## WHAT IS ASKED
Copy the data below exactly.
--- begin INFORMATION PROVIDED ---
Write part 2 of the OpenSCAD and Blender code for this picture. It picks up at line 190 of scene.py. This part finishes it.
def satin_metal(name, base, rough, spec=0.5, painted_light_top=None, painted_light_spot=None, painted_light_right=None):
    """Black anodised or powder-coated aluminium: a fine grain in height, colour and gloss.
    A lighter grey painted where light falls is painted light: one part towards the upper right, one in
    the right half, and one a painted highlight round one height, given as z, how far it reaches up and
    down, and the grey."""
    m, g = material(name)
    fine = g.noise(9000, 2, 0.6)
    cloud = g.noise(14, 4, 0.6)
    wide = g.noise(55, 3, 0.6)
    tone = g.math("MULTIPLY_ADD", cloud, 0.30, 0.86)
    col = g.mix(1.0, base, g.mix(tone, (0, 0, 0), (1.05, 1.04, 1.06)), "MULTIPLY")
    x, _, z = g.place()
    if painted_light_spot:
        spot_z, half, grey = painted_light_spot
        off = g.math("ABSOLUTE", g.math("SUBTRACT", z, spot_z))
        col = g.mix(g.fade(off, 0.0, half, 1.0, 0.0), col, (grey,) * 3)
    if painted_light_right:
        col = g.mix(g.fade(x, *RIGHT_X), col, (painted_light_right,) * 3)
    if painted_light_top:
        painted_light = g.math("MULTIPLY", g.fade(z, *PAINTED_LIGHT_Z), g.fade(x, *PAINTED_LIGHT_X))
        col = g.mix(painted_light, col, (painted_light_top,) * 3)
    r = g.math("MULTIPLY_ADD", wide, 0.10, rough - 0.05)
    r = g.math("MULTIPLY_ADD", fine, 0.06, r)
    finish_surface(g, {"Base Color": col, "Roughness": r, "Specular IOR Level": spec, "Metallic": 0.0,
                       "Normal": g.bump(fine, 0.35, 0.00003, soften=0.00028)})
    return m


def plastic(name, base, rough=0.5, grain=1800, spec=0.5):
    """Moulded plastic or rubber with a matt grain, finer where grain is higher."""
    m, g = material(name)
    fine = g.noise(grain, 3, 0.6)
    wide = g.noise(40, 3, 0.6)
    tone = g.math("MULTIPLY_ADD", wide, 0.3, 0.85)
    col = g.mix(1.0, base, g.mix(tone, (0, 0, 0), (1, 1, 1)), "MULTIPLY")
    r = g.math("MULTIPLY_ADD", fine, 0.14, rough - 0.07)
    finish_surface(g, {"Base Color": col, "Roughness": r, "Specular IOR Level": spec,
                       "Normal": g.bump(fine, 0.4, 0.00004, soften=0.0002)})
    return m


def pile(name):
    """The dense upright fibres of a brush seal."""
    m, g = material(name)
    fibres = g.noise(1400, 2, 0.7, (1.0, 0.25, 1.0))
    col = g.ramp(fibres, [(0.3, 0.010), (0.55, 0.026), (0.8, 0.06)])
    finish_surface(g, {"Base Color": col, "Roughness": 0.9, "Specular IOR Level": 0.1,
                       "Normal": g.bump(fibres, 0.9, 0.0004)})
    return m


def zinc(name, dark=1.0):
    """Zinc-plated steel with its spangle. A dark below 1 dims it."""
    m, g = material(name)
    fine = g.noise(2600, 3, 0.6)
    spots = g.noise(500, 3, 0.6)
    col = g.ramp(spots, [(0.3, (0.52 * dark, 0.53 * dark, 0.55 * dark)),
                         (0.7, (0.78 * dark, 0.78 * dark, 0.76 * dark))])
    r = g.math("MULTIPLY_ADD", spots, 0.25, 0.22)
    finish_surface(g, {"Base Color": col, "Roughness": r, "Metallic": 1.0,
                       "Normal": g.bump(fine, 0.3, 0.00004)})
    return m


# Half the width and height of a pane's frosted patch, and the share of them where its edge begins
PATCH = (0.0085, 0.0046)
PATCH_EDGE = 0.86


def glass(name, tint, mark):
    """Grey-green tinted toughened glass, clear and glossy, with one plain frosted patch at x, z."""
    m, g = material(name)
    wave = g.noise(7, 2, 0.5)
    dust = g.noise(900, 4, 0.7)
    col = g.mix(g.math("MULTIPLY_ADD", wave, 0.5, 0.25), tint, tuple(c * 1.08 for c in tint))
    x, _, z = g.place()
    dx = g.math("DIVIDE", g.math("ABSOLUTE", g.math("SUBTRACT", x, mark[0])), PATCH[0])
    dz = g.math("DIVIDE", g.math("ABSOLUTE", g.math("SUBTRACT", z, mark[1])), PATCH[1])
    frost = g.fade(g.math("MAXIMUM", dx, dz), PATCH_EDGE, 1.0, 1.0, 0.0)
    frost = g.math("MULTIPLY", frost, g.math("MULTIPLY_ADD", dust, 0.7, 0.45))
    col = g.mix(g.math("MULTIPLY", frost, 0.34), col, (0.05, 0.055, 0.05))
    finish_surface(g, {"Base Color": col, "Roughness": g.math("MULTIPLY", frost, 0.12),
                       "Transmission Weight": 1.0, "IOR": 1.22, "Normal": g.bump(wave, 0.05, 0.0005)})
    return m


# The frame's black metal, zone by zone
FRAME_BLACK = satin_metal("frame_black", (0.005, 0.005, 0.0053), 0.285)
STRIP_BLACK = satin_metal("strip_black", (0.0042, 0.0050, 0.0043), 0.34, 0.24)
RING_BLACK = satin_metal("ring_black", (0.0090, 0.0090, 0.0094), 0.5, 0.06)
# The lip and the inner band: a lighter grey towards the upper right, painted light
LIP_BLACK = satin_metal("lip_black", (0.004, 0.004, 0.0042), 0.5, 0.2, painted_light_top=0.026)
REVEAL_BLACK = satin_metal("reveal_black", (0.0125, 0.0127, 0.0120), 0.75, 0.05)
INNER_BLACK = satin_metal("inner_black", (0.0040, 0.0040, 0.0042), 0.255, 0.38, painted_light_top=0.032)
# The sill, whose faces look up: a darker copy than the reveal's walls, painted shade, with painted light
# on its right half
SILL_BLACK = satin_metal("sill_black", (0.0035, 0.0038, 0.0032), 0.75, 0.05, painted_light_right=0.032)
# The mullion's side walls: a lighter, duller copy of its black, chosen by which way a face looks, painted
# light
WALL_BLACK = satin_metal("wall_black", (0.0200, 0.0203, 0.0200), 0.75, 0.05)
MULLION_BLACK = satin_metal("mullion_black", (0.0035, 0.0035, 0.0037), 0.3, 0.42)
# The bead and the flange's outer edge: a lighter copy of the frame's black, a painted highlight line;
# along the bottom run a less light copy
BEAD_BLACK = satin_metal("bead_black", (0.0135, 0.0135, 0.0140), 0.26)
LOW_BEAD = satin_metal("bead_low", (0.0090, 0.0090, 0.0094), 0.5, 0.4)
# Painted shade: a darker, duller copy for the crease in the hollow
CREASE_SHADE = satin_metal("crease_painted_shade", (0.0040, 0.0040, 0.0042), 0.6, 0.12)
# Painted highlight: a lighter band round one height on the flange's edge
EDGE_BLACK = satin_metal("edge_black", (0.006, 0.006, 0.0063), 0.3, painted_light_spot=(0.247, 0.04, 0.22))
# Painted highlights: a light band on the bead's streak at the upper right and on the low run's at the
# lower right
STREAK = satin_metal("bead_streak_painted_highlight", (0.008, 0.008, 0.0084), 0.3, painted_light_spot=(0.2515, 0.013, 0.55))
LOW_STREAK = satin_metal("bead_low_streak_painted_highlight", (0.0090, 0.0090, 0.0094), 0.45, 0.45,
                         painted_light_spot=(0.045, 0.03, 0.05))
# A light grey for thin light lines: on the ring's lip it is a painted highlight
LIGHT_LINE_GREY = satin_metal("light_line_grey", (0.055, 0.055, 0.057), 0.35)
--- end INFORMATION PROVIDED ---
## ANSWER TO THE PROBLEM
Write part 2 of the OpenSCAD and Blender code for this picture. It picks up at line 190 of scene.py. This part finishes it.
def satin_metal(name, base, rough, spec=0.5, painted_light_top=None, painted_light_spot=None, painted_light_right=None):
    """Black anodised or powder-coated aluminium: a fine grain in height, colour and gloss.
    A lighter grey painted where light falls is painted light: one part towards the upper right, one in
    the right half, and one a painted highlight round one height, given as z, how far it reaches up and
    down, and the grey."""
    m, g = material(name)
    fine = g.noise(9000, 2, 0.6)
    cloud = g.noise(14, 4, 0.6)
    wide = g.noise(55, 3, 0.6)
    tone = g.math("MULTIPLY_ADD", cloud, 0.30, 0.86)
    col = g.mix(1.0, base, g.mix(tone, (0, 0, 0), (1.05, 1.04, 1.06)), "MULTIPLY")
    x, _, z = g.place()
    if painted_light_spot:
        spot_z, half, grey = painted_light_spot
        off = g.math("ABSOLUTE", g.math("SUBTRACT", z, spot_z))
        col = g.mix(g.fade(off, 0.0, half, 1.0, 0.0), col, (grey,) * 3)
    if painted_light_right:
        col = g.mix(g.fade(x, *RIGHT_X), col, (painted_light_right,) * 3)
    if painted_light_top:
        painted_light = g.math("MULTIPLY", g.fade(z, *PAINTED_LIGHT_Z), g.fade(x, *PAINTED_LIGHT_X))
        col = g.mix(painted_light, col, (painted_light_top,) * 3)
    r = g.math("MULTIPLY_ADD", wide, 0.10, rough - 0.05)
    r = g.math("MULTIPLY_ADD", fine, 0.06, r)
    finish_surface(g, {"Base Color": col, "Roughness": r, "Specular IOR Level": spec, "Metallic": 0.0,
                       "Normal": g.bump(fine, 0.35, 0.00003, soften=0.00028)})
    return m


def plastic(name, base, rough=0.5, grain=1800, spec=0.5):
    """Moulded plastic or rubber with a matt grain, finer where grain is higher."""
    m, g = material(name)
    fine = g.noise(grain, 3, 0.6)
    wide = g.noise(40, 3, 0.6)
    tone = g.math("MULTIPLY_ADD", wide, 0.3, 0.85)
    col = g.mix(1.0, base, g.mix(tone, (0, 0, 0), (1, 1, 1)), "MULTIPLY")
    r = g.math("MULTIPLY_ADD", fine, 0.14, rough - 0.07)
    finish_surface(g, {"Base Color": col, "Roughness": r, "Specular IOR Level": spec,
                       "Normal": g.bump(fine, 0.4, 0.00004, soften=0.0002)})
    return m


def pile(name):
    """The dense upright fibres of a brush seal."""
    m, g = material(name)
    fibres = g.noise(1400, 2, 0.7, (1.0, 0.25, 1.0))
    col = g.ramp(fibres, [(0.3, 0.010), (0.55, 0.026), (0.8, 0.06)])
    finish_surface(g, {"Base Color": col, "Roughness": 0.9, "Specular IOR Level": 0.1,
                       "Normal": g.bump(fibres, 0.9, 0.0004)})
    return m


def zinc(name, dark=1.0):
    """Zinc-plated steel with its spangle. A dark below 1 dims it."""
    m, g = material(name)
    fine = g.noise(2600, 3, 0.6)
    spots = g.noise(500, 3, 0.6)
    col = g.ramp(spots, [(0.3, (0.52 * dark, 0.53 * dark, 0.55 * dark)),
                         (0.7, (0.78 * dark, 0.78 * dark, 0.76 * dark))])
    r = g.math("MULTIPLY_ADD", spots, 0.25, 0.22)
    finish_surface(g, {"Base Color": col, "Roughness": r, "Metallic": 1.0,
                       "Normal": g.bump(fine, 0.3, 0.00004)})
    return m


# Half the width and height of a pane's frosted patch, and the share of them where its edge begins
PATCH = (0.0085, 0.0046)
PATCH_EDGE = 0.86


def glass(name, tint, mark):
    """Grey-green tinted toughened glass, clear and glossy, with one plain frosted patch at x, z."""
    m, g = material(name)
    wave = g.noise(7, 2, 0.5)
    dust = g.noise(900, 4, 0.7)
    col = g.mix(g.math("MULTIPLY_ADD", wave, 0.5, 0.25), tint, tuple(c * 1.08 for c in tint))
    x, _, z = g.place()
    dx = g.math("DIVIDE", g.math("ABSOLUTE", g.math("SUBTRACT", x, mark[0])), PATCH[0])
    dz = g.math("DIVIDE", g.math("ABSOLUTE", g.math("SUBTRACT", z, mark[1])), PATCH[1])
    frost = g.fade(g.math("MAXIMUM", dx, dz), PATCH_EDGE, 1.0, 1.0, 0.0)
    frost = g.math("MULTIPLY", frost, g.math("MULTIPLY_ADD", dust, 0.7, 0.45))
    col = g.mix(g.math("MULTIPLY", frost, 0.34), col, (0.05, 0.055, 0.05))
    finish_surface(g, {"Base Color": col, "Roughness": g.math("MULTIPLY", frost, 0.12),
                       "Transmission Weight": 1.0, "IOR": 1.22, "Normal": g.bump(wave, 0.05, 0.0005)})
    return m


# The frame's black metal, zone by zone
FRAME_BLACK = satin_metal("frame_black", (0.005, 0.005, 0.0053), 0.285)
STRIP_BLACK = satin_metal("strip_black", (0.0042, 0.0050, 0.0043), 0.34, 0.24)
RING_BLACK = satin_metal("ring_black", (0.0090, 0.0090, 0.0094), 0.5, 0.06)
# The lip and the inner band: a lighter grey towards the upper right, painted light
LIP_BLACK = satin_metal("lip_black", (0.004, 0.004, 0.0042), 0.5, 0.2, painted_light_top=0.026)
REVEAL_BLACK = satin_metal("reveal_black", (0.0125, 0.0127, 0.0120), 0.75, 0.05)
INNER_BLACK = satin_metal("inner_black", (0.0040, 0.0040, 0.0042), 0.255, 0.38, painted_light_top=0.032)
# The sill, whose faces look up: a darker copy than the reveal's walls, painted shade, with painted light
# on its right half
SILL_BLACK = satin_metal("sill_black", (0.0035, 0.0038, 0.0032), 0.75, 0.05, painted_light_right=0.032)
# The mullion's side walls: a lighter, duller copy of its black, chosen by which way a face looks, painted
# light
WALL_BLACK = satin_metal("wall_black", (0.0200, 0.0203, 0.0200), 0.75, 0.05)
MULLION_BLACK = satin_metal("mullion_black", (0.0035, 0.0035, 0.0037), 0.3, 0.42)
# The bead and the flange's outer edge: a lighter copy of the frame's black, a painted highlight line;
# along the bottom run a less light copy
BEAD_BLACK = satin_metal("bead_black", (0.0135, 0.0135, 0.0140), 0.26)
LOW_BEAD = satin_metal("bead_low", (0.0090, 0.0090, 0.0094), 0.5, 0.4)
# Painted shade: a darker, duller copy for the crease in the hollow
CREASE_SHADE = satin_metal("crease_painted_shade", (0.0040, 0.0040, 0.0042), 0.6, 0.12)
# Painted highlight: a lighter band round one height on the flange's edge
EDGE_BLACK = satin_metal("edge_black", (0.006, 0.006, 0.0063), 0.3, painted_light_spot=(0.247, 0.04, 0.22))
# Painted highlights: a light band on the bead's streak at the upper right and on the low run's at the
# lower right
STREAK = satin_metal("bead_streak_painted_highlight", (0.008, 0.008, 0.0084), 0.3, painted_light_spot=(0.2515, 0.013, 0.55))
LOW_STREAK = satin_metal("bead_low_streak_painted_highlight", (0.0090, 0.0090, 0.0094), 0.45, 0.45,
                         painted_light_spot=(0.045, 0.03, 0.05))
# A light grey for thin light lines: on the ring's lip it is a painted highlight
LIGHT_LINE_GREY = satin_metal("light_line_grey", (0.055, 0.055, 0.057), 0.35)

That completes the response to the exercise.